WHAT IS EXPECTED: Would you return the complete listing below word for word?

-------

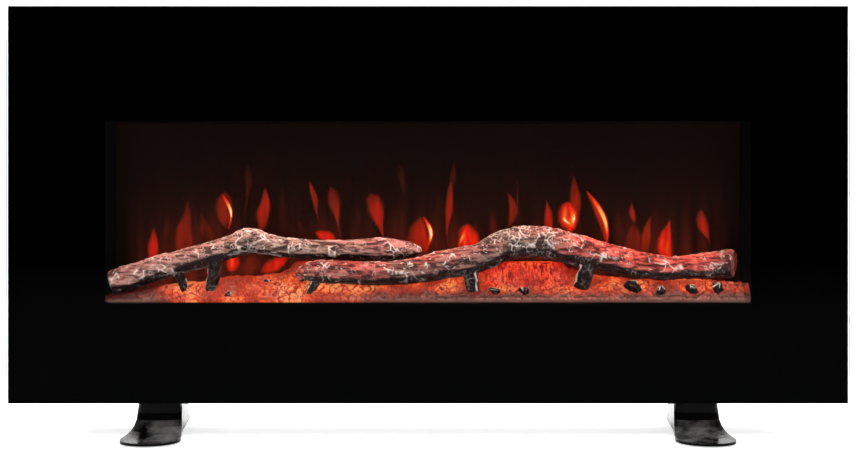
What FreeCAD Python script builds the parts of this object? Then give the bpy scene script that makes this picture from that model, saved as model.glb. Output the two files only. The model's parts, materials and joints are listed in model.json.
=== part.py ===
"""Flat-panel electric fireplace on two flared feet: every piece as its own solid, in millimetres.

The front faces -Y, +Z is up, and the origin is on the floor at the middle of the feet.
Pieces that are the same all round (screws, lugs, LEDs) share one file as separate solids.
"""
import FreeCAD
import Part

import math
import os

V = FreeCAD.Vector
X_AXIS, Y_AXIS, Z_AXIS = V(1, 0, 0), V(0, 1, 0), V(0, 0, 1)

# ---------------------------------------------------------------- driving sizes
# front panel and its window
PANEL_W = 1067.0            # glass width
PANEL_H = 506.0             # glass height
PANEL_LIFT = 42.0           # floor to the lower edge of the glass
GLASS_T = 4.0
GLASS_CORNER_R = 3.0
PRINT_T = 0.3               # black enamel fired on the back of the glass
WINDOW_MARGIN_SIDE = 124.5  # edge of the glass to the clear window
WINDOW_MARGIN_TOP = 147.0
WINDOW_MARGIN_BOTTOM = 127.0

# steel casing behind the glass
CASE_D = 132.0
CASE_INSET_SIDE = 30.0      # how far the glass stands past the casing
CASE_INSET_TOP = 30.0
CASE_INSET_BOTTOM = 28.0
SHEET = 0.8                 # steel sheet of the casing, frame and liner
SEAL_T = 1.0                # foam seal between the glass frame and the casing

# firebox
FIREBOX_MARGIN = 3.0        # liner stands this far outside the clear window
FIREBOX_D = 56.5            # casing front to the flame screen
SCREEN_T = 2.0
FIT_GAP = 0.5               # loose fit of a panel in its frame
TRAY_LIP_H = 6.0
LIGHT_SLOT_D = 26.0         # slot in the tray that lets the ember light up
LIGHT_SLOT_END = 16.0
BED_FRONT_H = 14.0          # ember bed heights above its tray
BED_CREST_H = 48.0
MOUND_H = 57.0              # raised mass of embers under the right-hand log
RETAINER_W = 14.0
RETAINER_D = 6.0
MASK_T = 0.8

# feet
TOE_REACH = 69.0            # toe ahead of the glass face
HEEL_REACH = 22.9           # heel behind the rear cover
FOOT_INSET = 190.0          # side of the glass to the middle of a foot
NECK_HALF_W = 27.0
SOLE_HALF_W = 37.0
SOLE_WIDEST = 40.0          # toe to the widest part of the sole
WAIST_HALF_W = 24.0         # foot's half width halfway back, and at its heel
HEEL_HALF_W = 11.0
NECK_CORNER_R = 12.0
NECK_BACK_GAP = 3.5         # casing front to the front of the neck
NECK_REAR_GAP = 8.5
FLARE_TOP = 41.0            # height where the neck starts to flare
FOOT_RIM_H = 5.0
FOOT_WALL = 3.0
FOOT_TOP_PLATE = 5.0
PAD_R = 9.0
PAD_T = 3.0
PAD_PROUD = 1.5
PAD_BOSS_R = 11.0
PAD_END_GAP = 27.0          # end of the sole to the middle of a pad

# cross-flow blower and heater
IMPELLER_R = 30.0
IMPELLER_L = 310.0
IMPELLER_BLADES = 24
BLADE_CHORD = 9.0
BLADE_T = 1.0
BLOWER_SHAFT_R = 3.0
SCROLL_GAP = 5.0            # impeller to the scroll
SCROLL_T = 1.0
BLOWER_WALL_GAP = 3.5       # scroll to the firebox ceiling and to the rear cover
IMPELLER_END_GAP = 2.0
TONGUE_SETBACK = 14.0
HEATER_H = 18.0
HEATER_FIN_PITCH = 9.0
HEATER_FIN_T = 1.0
HEATER_GAP = 4.0
ROTOR_R = 12.0
ROTOR_GAP = 0.4
STATOR_L = 20.0
STATOR_HALF = 27.0
MOTOR_CAP_T = 2.0
MOTOR_CAP_GAP = 6.0
GRILLE_T = 2.0
GRILLE_RIM = 8.0
LOUVRES = 5
LOUVRE_T = 1.6

# rotating flicker spindle behind the screen
SPINDLE_R = 2.5
FOIL_WALL_GAP = 12.5        # foils to the mask and to the rear cover
FOIL_W = 15.0
FOIL_T = 0.6
FOIL_PITCH = 30.0
FOIL_TILT = 50.0
FOIL_TWIST = 137.5          # turn from one foil to the next, in degrees
SPINDLE_DROP = 6.0          # spindle below the tray
MOTOR_WALL_GAP = 7.5
SPINDLE_MOTOR_L = 18.0
COUPLING_R = 6.0
COUPLING_L = 22.0
BUSH_R = 6.0
SHAFT_GAP = 0.08            # running fit of each shaft in its bearing
BRACKET_T = 1.5
BRACKET_SHARE = 0.55        # half width of a bracket, as a share of the motor's radius
BRACKET_FOOT = 14.0

# light boards
BOARD_T = 1.6
BOARD_W = 12.0
LED_SIZE = 5.0
LED_H = 1.6
LED_PITCH = 33.0
RAIL_W = 16.0
FLAME_RAIL_H = 28.0
EMBER_RAIL_H = 60.0

# controls on the right-hand side
BUTTON_W, BUTTON_H = 12.0, 8.0
BUTTON_PROUD = 2.0
BUTTON_TRAVEL = 1.2
BUTTON_PITCH = 20.0
BUTTON_GAP = 0.3            # clearance round a cap, and between moving and fixed faces
BUTTON_FLANGE = 1.5
BUTTON_FLANGE_T = 1.2
PLUNGER_R, PLUNGER_L = 2.0, 4.0
TACT_SIZE, TACT_BODY_H, TACT_STEM_R, TACT_STEM_H = 6.0, 3.5, 1.75, 0.8
BUTTONS_BELOW_TOP = 90.0    # top of the casing to the first button
BUTTONS_FROM_BACK = 40.0
HOUSING_WALL = 2.0
HOUSING_HALF_W = 12.0
SWITCH_ABOVE_BOTTOM = 70.0  # bottom of the casing to the middle of the main switch
SWITCH_BEZEL_H, SWITCH_BEZEL_W, SWITCH_BEZEL_T = 21.0, 15.0, 1.5
SWITCH_BODY_H, SWITCH_BODY_W, SWITCH_BODY_L = 19.0, 12.8, 14.0
SWITCH_CAVITY_H, SWITCH_CAVITY_W, SWITCH_CAVITY_D = 15.4, 9.4, 8.0
ROCKER_TILT = 9.0           # tilt of the rocker each side of level
ROCKER_HALF_W = 4.4
ROCKER_PIN_R, ROCKER_PIN_GAP, ROCKER_PIN_REACH = 1.2, 0.1, 0.7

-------

RESULT OF THIS TASK:
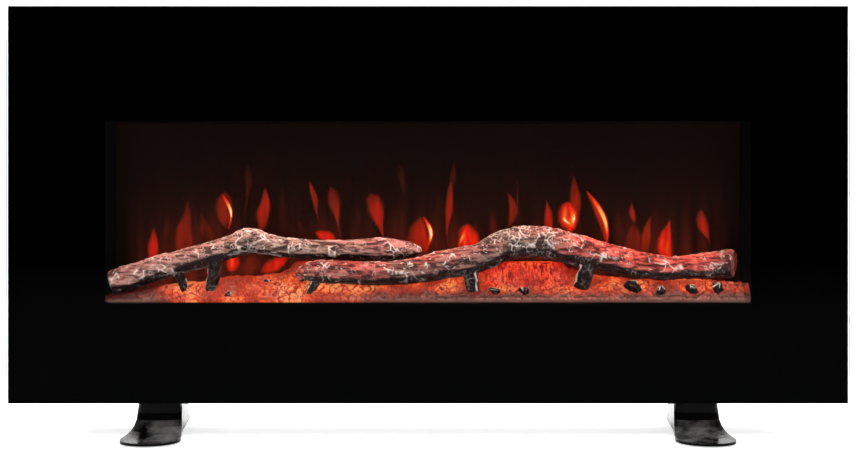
What FreeCAD Python script builds the parts of this object? Then give the bpy scene script that makes this picture from that model, saved as model.glb. Output the two files only. The model's parts, materials and joints are listed in model.json.
=== part.py ===
"""Flat-panel electric fireplace on two flared feet: every piece as its own solid, in millimetres.

The front faces -Y, +Z is up, and the origin is on the floor at the middle of the feet.
Pieces that are the same all round (screws, lugs, LEDs) share one file as separate solids.
"""
import FreeCAD
import Part

import math
import os

V = FreeCAD.Vector
X_AXIS, Y_AXIS, Z_AXIS = V(1, 0, 0), V(0, 1, 0), V(0, 0, 1)

# ---------------------------------------------------------------- driving sizes
# front panel and its window
PANEL_W = 1067.0            # glass width
PANEL_H = 506.0             # glass height
PANEL_LIFT = 42.0           # floor to the lower edge of the glass
GLASS_T = 4.0
GLASS_CORNER_R = 3.0
PRINT_T = 0.3               # black enamel fired on the back of the glass
WINDOW_MARGIN_SIDE = 124.5  # edge of the glass to the clear window
WINDOW_MARGIN_TOP = 147.0
WINDOW_MARGIN_BOTTOM = 127.0

# steel casing behind the glass
CASE_D = 132.0
CASE_INSET_SIDE = 30.0      # how far the glass stands past the casing
CASE_INSET_TOP = 30.0
CASE_INSET_BOTTOM = 28.0
SHEET = 0.8                 # steel sheet of the casing, frame and liner
SEAL_T = 1.0                # foam seal between the glass frame and the casing

# firebox
FIREBOX_MARGIN = 3.0        # liner stands this far outside the clear window
FIREBOX_D = 56.5            # casing front to the flame screen
SCREEN_T = 2.0
FIT_GAP = 0.5               # loose fit of a panel in its frame
TRAY_LIP_H = 6.0
LIGHT_SLOT_D = 26.0         # slot in the tray that lets the ember light up
LIGHT_SLOT_END = 16.0
BED_FRONT_H = 14.0          # ember bed heights above its tray
BED_CREST_H = 48.0
MOUND_H = 57.0              # raised mass of embers under the right-hand log
RETAINER_W = 14.0
RETAINER_D = 6.0
MASK_T = 0.8

# feet
TOE_REACH = 69.0            # toe ahead of the glass face
HEEL_REACH = 22.9           # heel behind the rear cover
FOOT_INSET = 190.0          # side of the glass to the middle of a foot
NECK_HALF_W = 27.0
SOLE_HALF_W = 37.0
SOLE_WIDEST = 40.0          # toe to the widest part of the sole
WAIST_HALF_W = 24.0         # foot's half width halfway back, and at its heel
HEEL_HALF_W = 11.0
NECK_CORNER_R = 12.0
NECK_BACK_GAP = 3.5         # casing front to the front of the neck
NECK_REAR_GAP = 8.5
FLARE_TOP = 41.0            # height where the neck starts to flare
FOOT_RIM_H = 5.0
FOOT_WALL = 3.0
FOOT_TOP_PLATE = 5.0
PAD_R = 9.0
PAD_T = 3.0
PAD_PROUD = 1.5
PAD_BOSS_R = 11.0
PAD_END_GAP = 27.0          # end of the sole to the middle of a pad

# cross-flow blower and heater
IMPELLER_R = 30.0
IMPELLER_L = 310.0
IMPELLER_BLADES = 24
BLADE_CHORD = 9.0
BLADE_T = 1.0
BLOWER_SHAFT_R = 3.0
SCROLL_GAP = 5.0            # impeller to the scroll
SCROLL_T = 1.0
BLOWER_WALL_GAP = 3.5       # scroll to the firebox ceiling and to the rear cover
IMPELLER_END_GAP = 2.0
TONGUE_SETBACK = 14.0
HEATER_H = 18.0
HEATER_FIN_PITCH = 9.0
HEATER_FIN_T = 1.0
HEATER_GAP = 4.0
ROTOR_R = 12.0
ROTOR_GAP = 0.4
STATOR_L = 20.0
STATOR_HALF = 27.0
MOTOR_CAP_T = 2.0
MOTOR_CAP_GAP = 6.0
GRILLE_T = 2.0
GRILLE_RIM = 8.0
LOUVRES = 5
LOUVRE_T = 1.6

# rotating flicker spindle behind the screen
SPINDLE_R = 2.5
FOIL_WALL_GAP = 12.5        # foils to the mask and to the rear cover
FOIL_W = 15.0
FOIL_T = 0.6
FOIL_PITCH = 30.0
FOIL_TILT = 50.0
FOIL_TWIST = 137.5          # turn from one foil to the next, in degrees
SPINDLE_DROP = 6.0          # spindle below the tray
MOTOR_WALL_GAP = 7.5
SPINDLE_MOTOR_L = 18.0
COUPLING_R = 6.0
COUPLING_L = 22.0
BUSH_R = 6.0
SHAFT_GAP = 0.08            # running fit of each shaft in its bearing
BRACKET_T = 1.5
BRACKET_SHARE = 0.55        # half width of a bracket, as a share of the motor's radius
BRACKET_FOOT = 14.0

# light boards
BOARD_T = 1.6
BOARD_W = 12.0
LED_SIZE = 5.0
LED_H = 1.6
LED_PITCH = 33.0
RAIL_W = 16.0
FLAME_RAIL_H = 28.0
EMBER_RAIL_H = 60.0

# controls on the right-hand side
BUTTON_W, BUTTON_H = 12.0, 8.0
BUTTON_PROUD = 2.0
BUTTON_TRAVEL = 1.2
BUTTON_PITCH = 20.0
BUTTON_GAP = 0.3            # clearance round a cap, and between moving and fixed faces
BUTTON_FLANGE = 1.5
BUTTON_FLANGE_T = 1.2
PLUNGER_R, PLUNGER_L = 2.0, 4.0
TACT_SIZE, TACT_BODY_H, TACT_STEM_R, TACT_STEM_H = 6.0, 3.5, 1.75, 0.8
BUTTONS_BELOW_TOP = 90.0    # top of the casing to the first button
BUTTONS_FROM_BACK = 40.0
HOUSING_WALL = 2.0
HOUSING_HALF_W = 12.0
SWITCH_ABOVE_BOTTOM = 70.0  # bottom of the casing to the middle of the main switch
SWITCH_BEZEL_H, SWITCH_BEZEL_W, SWITCH_BEZEL_T = 21.0, 15.0, 1.5
SWITCH_BODY_H, SWITCH_BODY_W, SWITCH_BODY_L = 19.0, 12.8, 14.0
SWITCH_CAVITY_H, SWITCH_CAVITY_W, SWITCH_CAVITY_D = 15.4, 9.4, 8.0
ROCKER_TILT = 9.0           # tilt of the rocker each side of level
ROCKER_HALF_W = 4.4
ROCKER_PIN_R, ROCKER_PIN_GAP, ROCKER_PIN_REACH = 1.2, 0.1, 0.7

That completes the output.